DATA FOR PROCESSING
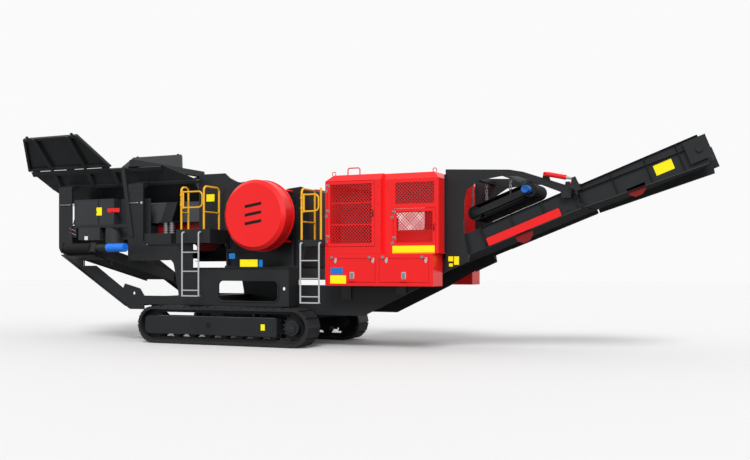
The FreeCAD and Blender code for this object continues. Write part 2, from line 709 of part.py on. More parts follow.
...
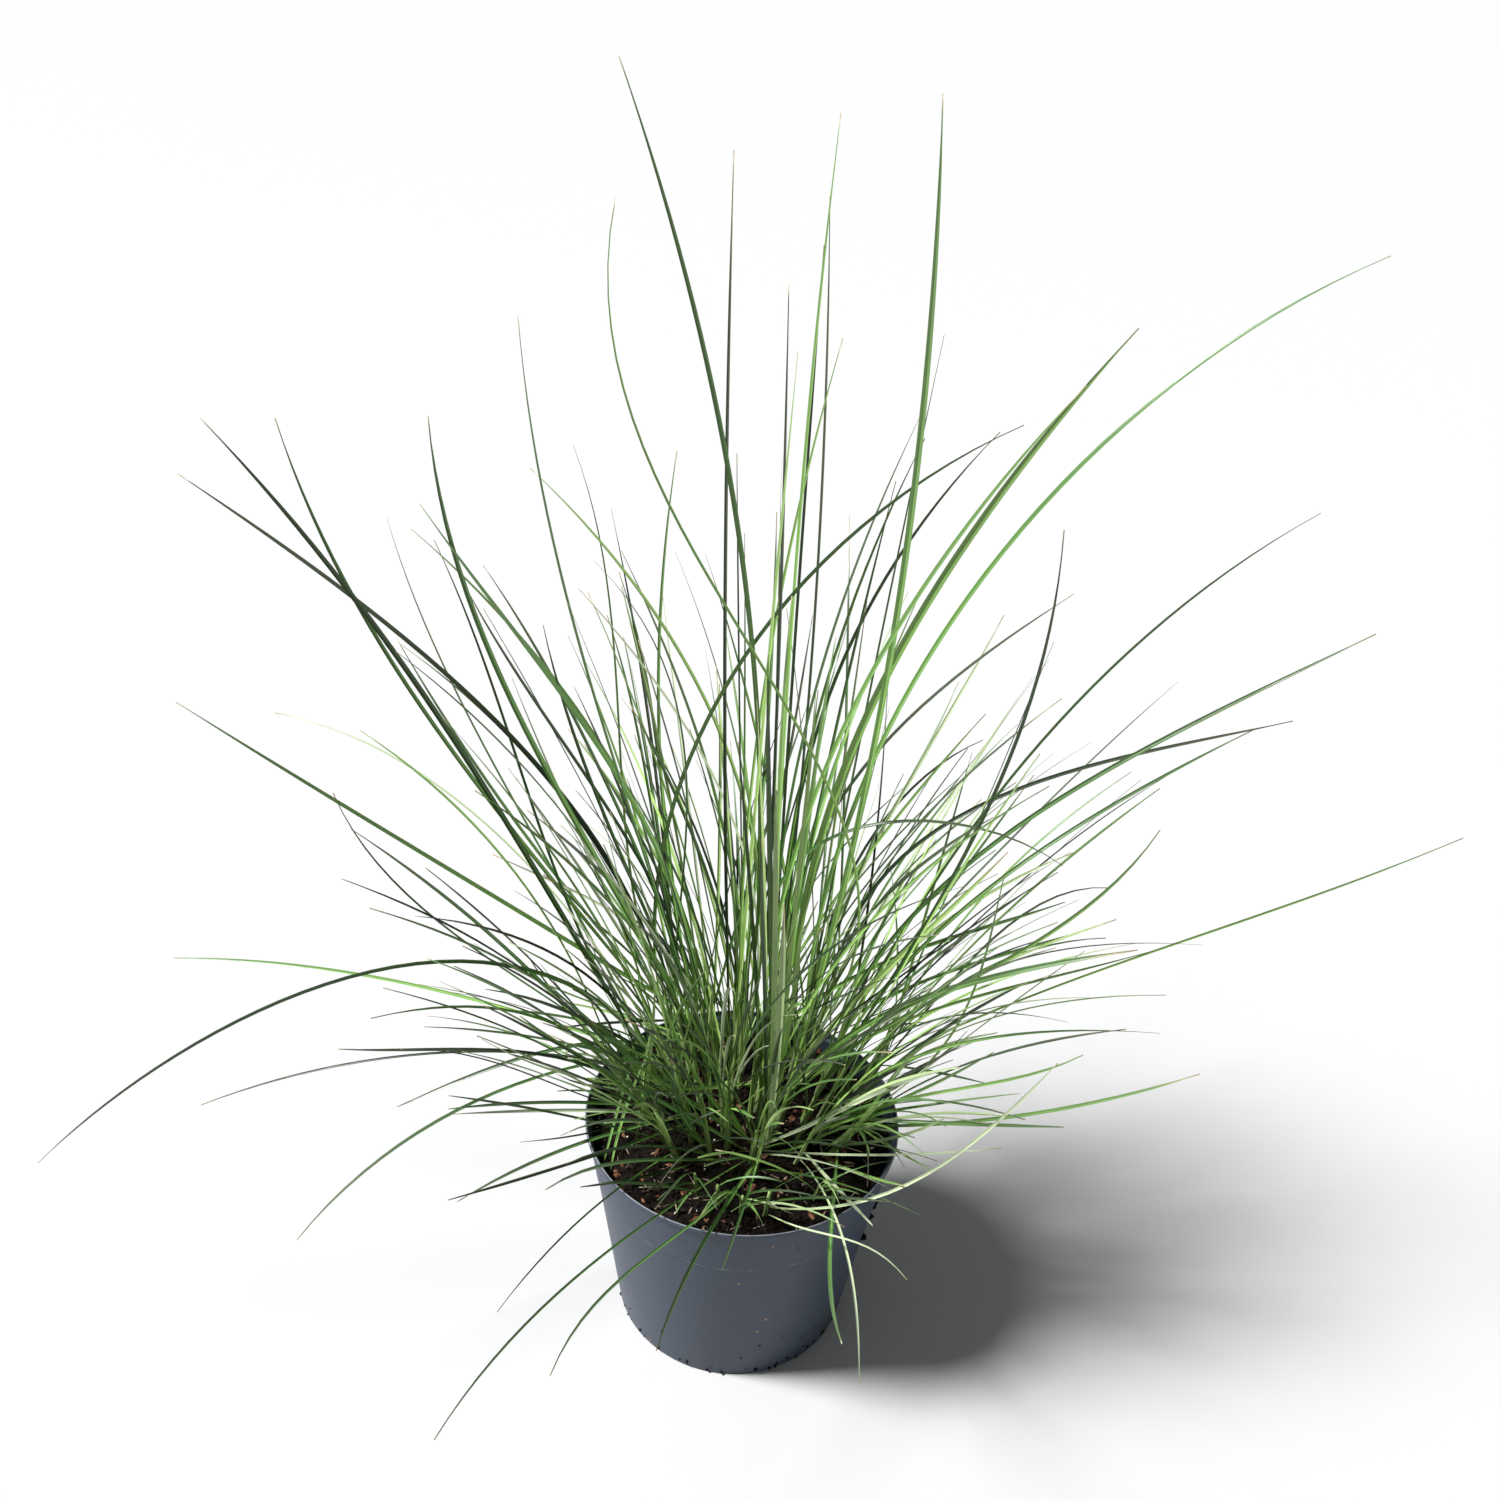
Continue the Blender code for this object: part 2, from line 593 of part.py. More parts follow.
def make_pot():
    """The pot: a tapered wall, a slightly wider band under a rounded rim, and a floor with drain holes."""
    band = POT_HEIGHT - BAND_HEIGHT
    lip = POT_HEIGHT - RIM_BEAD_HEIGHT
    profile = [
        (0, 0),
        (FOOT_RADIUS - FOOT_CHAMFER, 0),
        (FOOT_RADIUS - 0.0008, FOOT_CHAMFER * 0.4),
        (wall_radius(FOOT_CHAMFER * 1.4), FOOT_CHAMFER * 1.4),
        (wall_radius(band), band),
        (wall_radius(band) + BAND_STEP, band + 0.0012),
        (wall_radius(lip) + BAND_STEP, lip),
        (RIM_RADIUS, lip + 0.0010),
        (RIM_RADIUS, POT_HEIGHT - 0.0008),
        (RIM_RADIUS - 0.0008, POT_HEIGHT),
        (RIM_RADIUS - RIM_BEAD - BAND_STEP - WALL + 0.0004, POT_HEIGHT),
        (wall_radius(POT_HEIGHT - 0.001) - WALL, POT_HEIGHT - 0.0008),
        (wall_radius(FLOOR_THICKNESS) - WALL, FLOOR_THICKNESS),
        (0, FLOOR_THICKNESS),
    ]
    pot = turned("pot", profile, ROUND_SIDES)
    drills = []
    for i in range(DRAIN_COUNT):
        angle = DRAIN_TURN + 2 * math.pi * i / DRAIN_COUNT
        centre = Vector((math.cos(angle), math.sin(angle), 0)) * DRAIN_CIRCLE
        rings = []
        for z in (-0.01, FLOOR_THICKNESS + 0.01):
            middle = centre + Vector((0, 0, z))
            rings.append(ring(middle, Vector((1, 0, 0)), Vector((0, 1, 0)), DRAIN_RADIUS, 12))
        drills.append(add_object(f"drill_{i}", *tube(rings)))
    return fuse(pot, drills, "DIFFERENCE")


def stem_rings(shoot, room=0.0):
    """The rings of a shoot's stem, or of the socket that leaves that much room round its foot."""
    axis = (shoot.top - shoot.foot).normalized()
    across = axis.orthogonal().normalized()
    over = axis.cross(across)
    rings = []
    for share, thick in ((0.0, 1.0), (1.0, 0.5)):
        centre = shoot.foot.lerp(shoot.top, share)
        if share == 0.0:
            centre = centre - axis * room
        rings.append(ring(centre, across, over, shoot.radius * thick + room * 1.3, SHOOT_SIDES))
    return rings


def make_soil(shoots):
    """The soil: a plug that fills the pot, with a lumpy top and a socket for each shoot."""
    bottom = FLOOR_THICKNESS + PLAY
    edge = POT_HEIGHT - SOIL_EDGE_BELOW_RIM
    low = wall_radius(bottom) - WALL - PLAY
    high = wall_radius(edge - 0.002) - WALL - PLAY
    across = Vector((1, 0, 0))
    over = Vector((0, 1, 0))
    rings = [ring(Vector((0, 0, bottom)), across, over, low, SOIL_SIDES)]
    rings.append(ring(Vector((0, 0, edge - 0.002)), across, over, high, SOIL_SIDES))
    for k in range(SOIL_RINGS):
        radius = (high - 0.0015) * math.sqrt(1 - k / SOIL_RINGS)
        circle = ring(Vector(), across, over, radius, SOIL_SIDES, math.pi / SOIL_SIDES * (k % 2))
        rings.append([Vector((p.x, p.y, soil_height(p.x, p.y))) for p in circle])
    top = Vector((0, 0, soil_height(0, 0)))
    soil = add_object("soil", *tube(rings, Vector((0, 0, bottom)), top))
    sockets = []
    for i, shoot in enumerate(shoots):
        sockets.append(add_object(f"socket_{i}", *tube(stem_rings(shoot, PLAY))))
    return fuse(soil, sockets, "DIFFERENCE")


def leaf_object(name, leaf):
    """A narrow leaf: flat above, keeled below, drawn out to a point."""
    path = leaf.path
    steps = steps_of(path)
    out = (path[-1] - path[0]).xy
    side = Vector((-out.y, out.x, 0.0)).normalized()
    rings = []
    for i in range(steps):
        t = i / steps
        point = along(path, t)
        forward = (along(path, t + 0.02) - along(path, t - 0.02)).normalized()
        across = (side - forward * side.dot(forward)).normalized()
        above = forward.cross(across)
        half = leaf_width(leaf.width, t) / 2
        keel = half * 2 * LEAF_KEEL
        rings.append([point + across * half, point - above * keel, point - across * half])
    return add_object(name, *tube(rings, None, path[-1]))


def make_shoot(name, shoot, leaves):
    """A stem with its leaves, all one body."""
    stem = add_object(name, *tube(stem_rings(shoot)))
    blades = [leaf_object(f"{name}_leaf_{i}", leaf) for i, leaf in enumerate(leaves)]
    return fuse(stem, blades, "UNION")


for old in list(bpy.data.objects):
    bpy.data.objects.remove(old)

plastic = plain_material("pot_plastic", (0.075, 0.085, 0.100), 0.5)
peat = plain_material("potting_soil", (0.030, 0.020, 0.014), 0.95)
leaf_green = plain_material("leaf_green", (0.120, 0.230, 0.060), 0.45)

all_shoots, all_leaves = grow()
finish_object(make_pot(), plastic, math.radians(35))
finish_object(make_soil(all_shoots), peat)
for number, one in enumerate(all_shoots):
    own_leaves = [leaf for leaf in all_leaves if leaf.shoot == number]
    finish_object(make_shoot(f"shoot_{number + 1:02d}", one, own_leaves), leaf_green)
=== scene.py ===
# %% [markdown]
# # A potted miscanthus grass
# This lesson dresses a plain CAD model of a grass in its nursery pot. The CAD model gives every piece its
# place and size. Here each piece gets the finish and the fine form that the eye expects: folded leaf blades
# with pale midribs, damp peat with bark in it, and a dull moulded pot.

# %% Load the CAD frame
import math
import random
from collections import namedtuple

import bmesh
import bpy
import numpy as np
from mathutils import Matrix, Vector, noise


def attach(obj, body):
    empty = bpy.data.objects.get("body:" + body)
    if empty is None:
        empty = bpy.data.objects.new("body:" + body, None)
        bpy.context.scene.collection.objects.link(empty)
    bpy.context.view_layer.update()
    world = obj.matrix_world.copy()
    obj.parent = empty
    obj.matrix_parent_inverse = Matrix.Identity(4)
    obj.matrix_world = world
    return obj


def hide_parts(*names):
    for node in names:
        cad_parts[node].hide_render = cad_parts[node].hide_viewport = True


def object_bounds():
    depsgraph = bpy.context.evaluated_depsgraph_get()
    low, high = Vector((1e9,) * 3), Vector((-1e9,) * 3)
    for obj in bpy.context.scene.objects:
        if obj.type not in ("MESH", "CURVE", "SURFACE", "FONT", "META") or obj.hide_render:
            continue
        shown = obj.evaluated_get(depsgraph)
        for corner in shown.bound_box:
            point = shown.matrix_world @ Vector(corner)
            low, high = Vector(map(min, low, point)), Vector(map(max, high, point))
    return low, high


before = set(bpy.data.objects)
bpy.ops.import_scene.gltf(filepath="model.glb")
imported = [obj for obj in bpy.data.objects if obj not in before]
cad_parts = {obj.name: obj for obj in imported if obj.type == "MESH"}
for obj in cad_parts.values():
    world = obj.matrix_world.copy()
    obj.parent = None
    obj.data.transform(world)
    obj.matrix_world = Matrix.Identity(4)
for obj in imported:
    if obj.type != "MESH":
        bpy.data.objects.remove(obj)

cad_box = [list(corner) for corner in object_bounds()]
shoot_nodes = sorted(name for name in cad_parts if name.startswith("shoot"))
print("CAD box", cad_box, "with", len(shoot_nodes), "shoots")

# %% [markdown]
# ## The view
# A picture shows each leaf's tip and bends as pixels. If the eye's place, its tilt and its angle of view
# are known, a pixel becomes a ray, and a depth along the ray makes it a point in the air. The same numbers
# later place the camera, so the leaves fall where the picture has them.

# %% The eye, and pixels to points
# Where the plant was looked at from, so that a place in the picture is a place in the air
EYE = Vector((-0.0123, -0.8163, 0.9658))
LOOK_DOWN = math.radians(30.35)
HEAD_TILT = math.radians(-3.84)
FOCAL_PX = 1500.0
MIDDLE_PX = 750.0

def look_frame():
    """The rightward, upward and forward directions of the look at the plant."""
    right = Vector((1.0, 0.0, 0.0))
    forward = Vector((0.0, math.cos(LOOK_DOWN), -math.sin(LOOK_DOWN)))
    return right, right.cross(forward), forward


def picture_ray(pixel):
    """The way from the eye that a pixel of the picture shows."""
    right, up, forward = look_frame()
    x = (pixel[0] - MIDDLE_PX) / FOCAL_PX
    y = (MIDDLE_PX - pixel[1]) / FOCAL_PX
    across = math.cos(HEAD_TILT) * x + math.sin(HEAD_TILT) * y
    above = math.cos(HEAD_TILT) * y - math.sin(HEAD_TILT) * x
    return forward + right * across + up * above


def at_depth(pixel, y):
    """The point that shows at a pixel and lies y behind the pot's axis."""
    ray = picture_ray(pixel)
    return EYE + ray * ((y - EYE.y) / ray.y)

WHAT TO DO
Within the listing above, the range opens at the line with "all_shoots, all_leaves = grow()" and closes at the line with "point = shown.matrix_world". Reproduce exactly the lines of that range, including both ends.

WRITTEN REPLY
all_shoots, all_leaves = grow()
finish_object(make_pot(), plastic, math.radians(35))
finish_object(make_soil(all_shoots), peat)
for number, one in enumerate(all_shoots):
    own_leaves = [leaf for leaf in all_leaves if leaf.shoot == number]
    finish_object(make_shoot(f"shoot_{number + 1:02d}", one, own_leaves), leaf_green)
=== scene.py ===
# %% [markdown]
# # A potted miscanthus grass
# This lesson dresses a plain CAD model of a grass in its nursery pot. The CAD model gives every piece its
# place and size. Here each piece gets the finish and the fine form that the eye expects: folded leaf blades
# with pale midribs, damp peat with bark in it, and a dull moulded pot.

# %% Load the CAD frame
import math
import random
from collections import namedtuple

import bmesh
import bpy
import numpy as np
from mathutils import Matrix, Vector, noise


def attach(obj, body):
    empty = bpy.data.objects.get("body:" + body)
    if empty is None:
        empty = bpy.data.objects.new("body:" + body, None)
        bpy.context.scene.collection.objects.link(empty)
    bpy.context.view_layer.update()
    world = obj.matrix_world.copy()
    obj.parent = empty
    obj.matrix_parent_inverse = Matrix.Identity(4)
    obj.matrix_world = world
    return obj


def hide_parts(*names):
    for node in names:
        cad_parts[node].hide_render = cad_parts[node].hide_viewport = True


def object_bounds():
    depsgraph = bpy.context.evaluated_depsgraph_get()
    low, high = Vector((1e9,) * 3), Vector((-1e9,) * 3)
    for obj in bpy.context.scene.objects:
        if obj.type not in ("MESH", "CURVE", "SURFACE", "FONT", "META") or obj.hide_render:
            continue
        shown = obj.evaluated_get(depsgraph)
        for corner in shown.bound_box:
            point = shown.matrix_world @ Vector(corner)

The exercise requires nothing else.